The basis for the assets now comprising the Scottish Crown Estate comes from various ancient rights, functions and assets that came to be owned by the Scottish Crown, and later the British Sovereign in Scotland. In 1790 King George III revoked his claim to the income from the crown estates in England, receiving in return an annual payment known as the civil list from the Treasury. The Crown retained the income from estates in Scotland until 1830, when under King William IV the hereditary land revenues of the Crown in Scotland were transferred from the Barons of the Exchequer to the Commissioners of Woods, Forests, Land Revenues, Works and Buildings and their successors under the Crown Lands (Scotland) Act 1832 (2 & 3 Will. 4. c. 112), the Crown Lands (Scotland) Act 1833 (3 & 4 Will. 4. c. 86), and the Crown Lands (Scotland) Act 1835 (5 & 6 Will. 4. c. 58). These holdings mainly comprised former ecclesiastical land (following the abolition of the episcopacy in 1689) in Caithness and Orkney, and ancient royal possession in Stirling and Edinburgh, and feudal dues. There was virtually no urban property. Most of the present Scottish estate excepting foreshore and salmon fishing is due to inward investment, including Glenlivet Estate, the largest area of land managed by the Crown Estate in Scotland, purchased in 1937, Applegirth, Fochabers and Whitehill estates, purchased in 1963, 1937 and 1969 respectively.

After winning the 2011 Scottish election, the Scottish National Party (SNP) called for the devolution of the Crown Estate income to Scotland. In response to this demand, the Scotland Office decided against dividing up the Crown Estates, but plans were developed to allocate some of the Crown Estate income to the Big Lottery Fund, which would then distribute funds to coastal communities. Following the 2014 Scottish independence referendum, there were calls for more powers to be devolved from the United Kingdom Parliament to the Scottish Parliament. The Smith Commission was announced by Prime Minister David Cameron, with Lord Smith of Kelvin asked to "convene cross-party talks and facilitate an inclusive engagement process across Scotland to produce, by 30 November 2014, Heads of Agreement with recommendations for further devolution of powers to the Scottish Parliament". On 27 November 2014, the commission published a number of recommendations, which included that "responsibility for the management of the Crown Estate's economic assets in Scotland, including the Crown Estate's seabed and mineral and fishing rights, and the revenue generated from these assets, [should] be transferred to the Scottish Parliament."

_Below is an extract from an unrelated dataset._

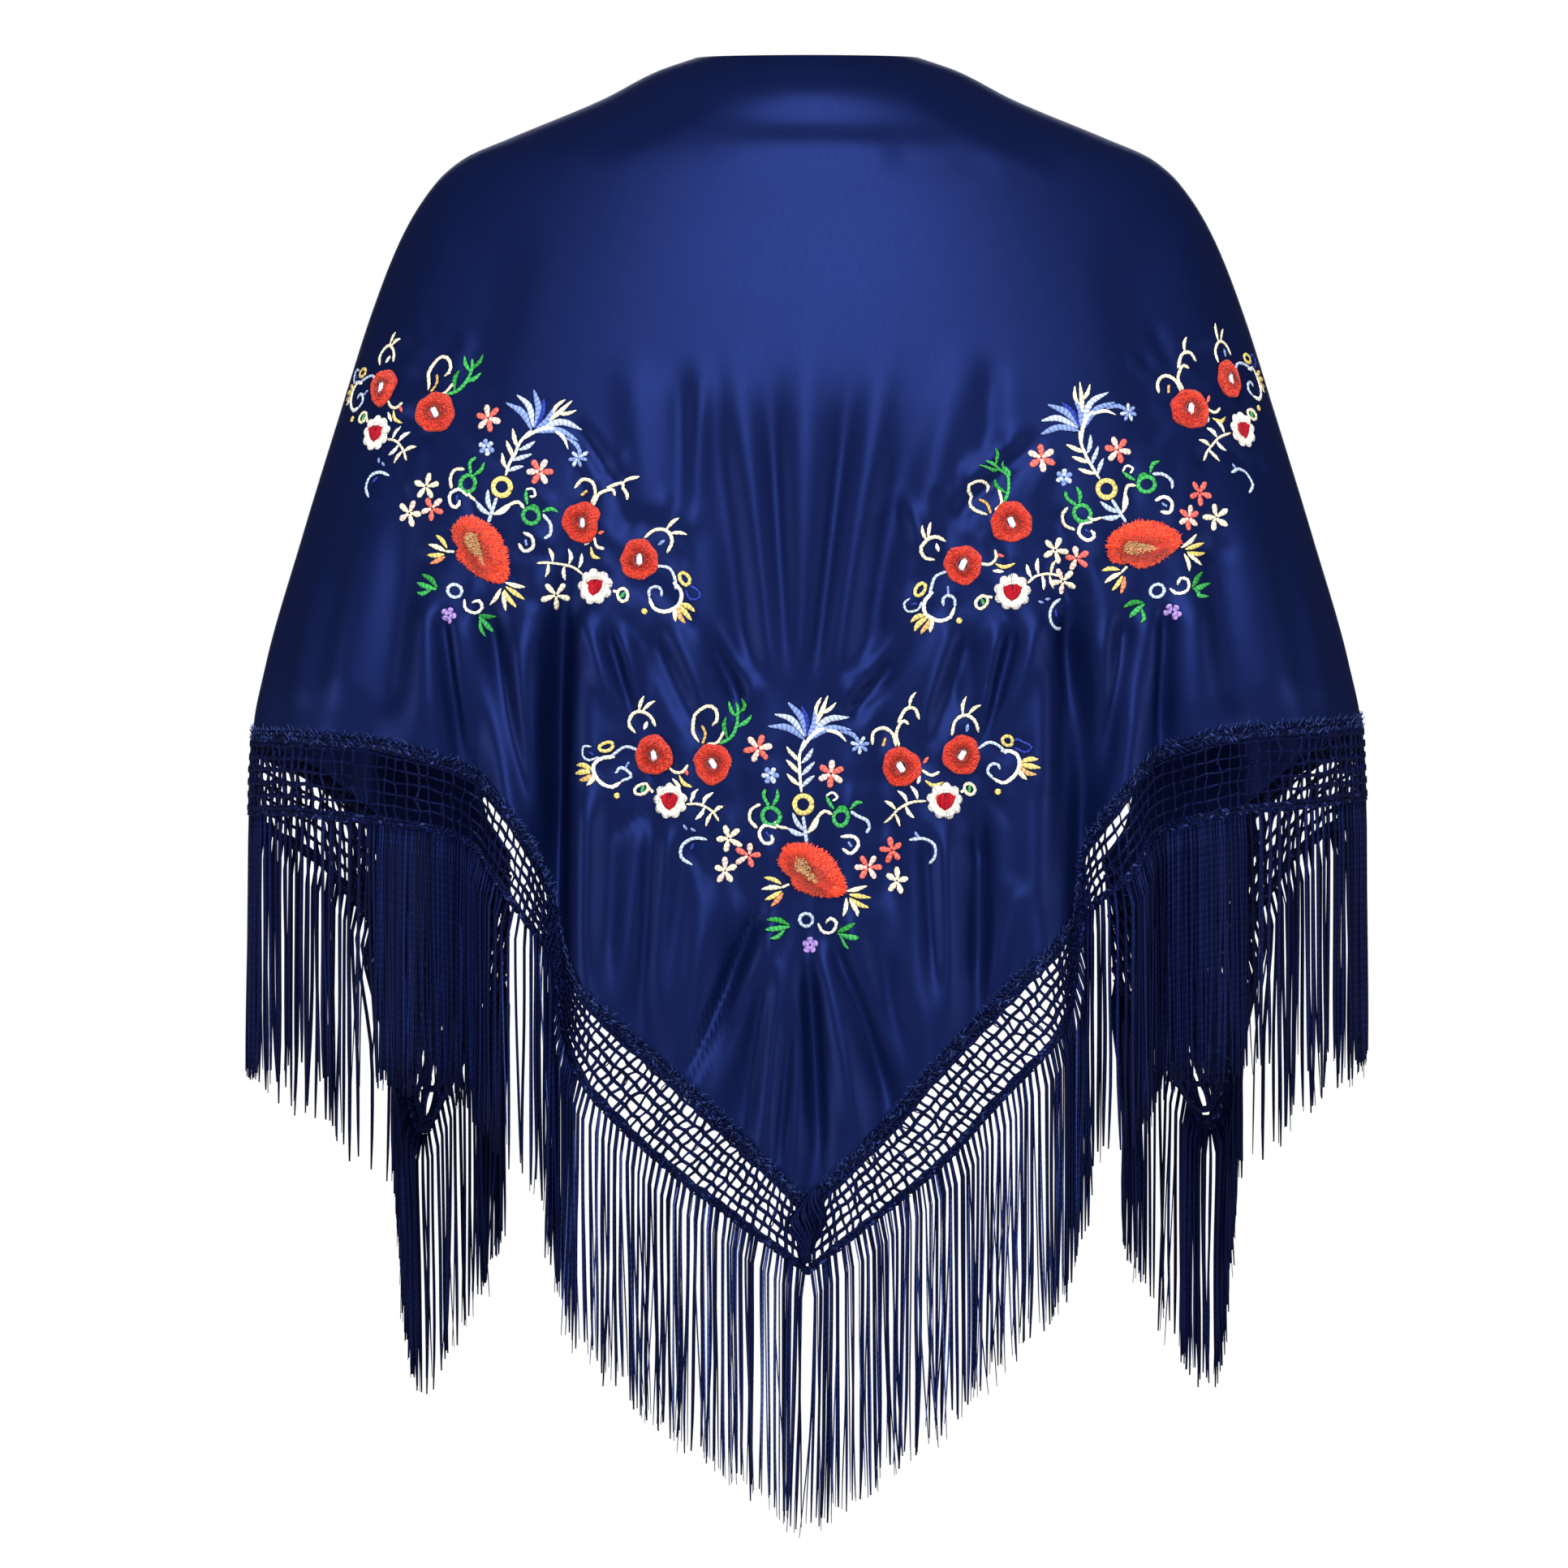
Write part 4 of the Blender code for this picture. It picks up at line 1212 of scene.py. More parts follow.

A bill based on the Smith Commission's recommendations became law as the Scotland Act 2016 in March 2016. This made provision for the devolution for the management and revenues of Crown Estate assets in Scotland. Crown Estate Scotland was established by the Crown Estate Scotland (Interim Management) Order 2017 (SSI 2017/36). Under the Crown Estate Transfer Scheme 2017 (SI 2017/524), the existing functions of the Crown Estate Commissioners and the rights and liabilities set out in the transfer scheme transferred from the Crown Estate Commissioners to Crown Estate Scotland on 1 April 2017. Prior to the handover, the Crown Estate owned a multi-million stake in the Fort Kinnaird retail park which represented about 60% of the value of all Crown assets in Scotland. This was not passed to Crown Estates Scotland with other Scottish properties in 2016. Two years later, the Crown Estate sold its stake and used the funds to assume full ownership of the Gallagher Retail Park in Cheltenham.

The legislation that formally underpins Crown Estate Scotland was passed in 2019: the Scottish Crown Estate Act 2019 (asp 1).

In January 2022 Crown Estate Scotland announced the outcome of the "ScotWind" auction process, where 74 entities applied for rights to offshore wind generation in 17 areas of the seabed (covering a total area of 7,000 km^{2}). The auction raised almost £700m for the Scottish Government, and covers sites estimated to be capable of generating over 24 GW of electricity in total. In April, all 17 winners had signed options. Crown Estate Scotland expects that the supply chain industry spends £1.5bn per project.

==Assets==
Crown Estate Scotland is responsible for managing:
- 35,565 hectares of rural land with agricultural tenancies, residential and commercial properties and forestry on four rural estates (Glenlivet, Fochabers, Applegirth and Whitehill)
- Salmon and sea trout fishing rights on many Scottish rivers
- Around half the foreshore around Scotland including 5,800 moorings and some ports and harbours
- Leasing of virtually all seabed out to 12 nmi covering some 750 fish farming sites and agreements with cables & pipeline operators
- The rights to offshore renewable energy and gas and carbon storage out to 200 nmi
- Mineral rights over naturally occurring gold and silver across most of Scotland
- Retail and office units at 39-41 George Street Edinburgh plus various other commercial assets.

Although The Crown has first claim on all "royal fish" (whales which measure more than 25 ft from the snout to the middle of the tail) found dead or stranded in Scottish waters, since 1999 this right has been administered by the Scottish Government's Marine Directorate, and royal fish do not become the property of Crown Estate Scotland. Similarly, assets that have no owner (bona vacantia) also revert to The Crown, but in Scotland such assets are dealt with by the King's and Lord Treasurer's Remembrancer.

==Management and governance==
Crown Estate Scotland is a self-financing public corporation of the Scottish Government, i.e. a commercial enterprise under government control. As such Scottish Ministers are ultimately accountable for Crown Estate Scotland and the Scottish Crown Estate. It is overseen by a non-executive board whose members and chair are appointed by Scottish Ministers. Board members are appointed to serve for a two or three-year term, and may not serve for longer than eight years in total. The board appoints a Chief Executive, who is responsible for day-to-day running of the organisation and is accountable to both the Scottish Parliament and the Board. As of September 2022 the Chief Executive was Ronan O'Hara.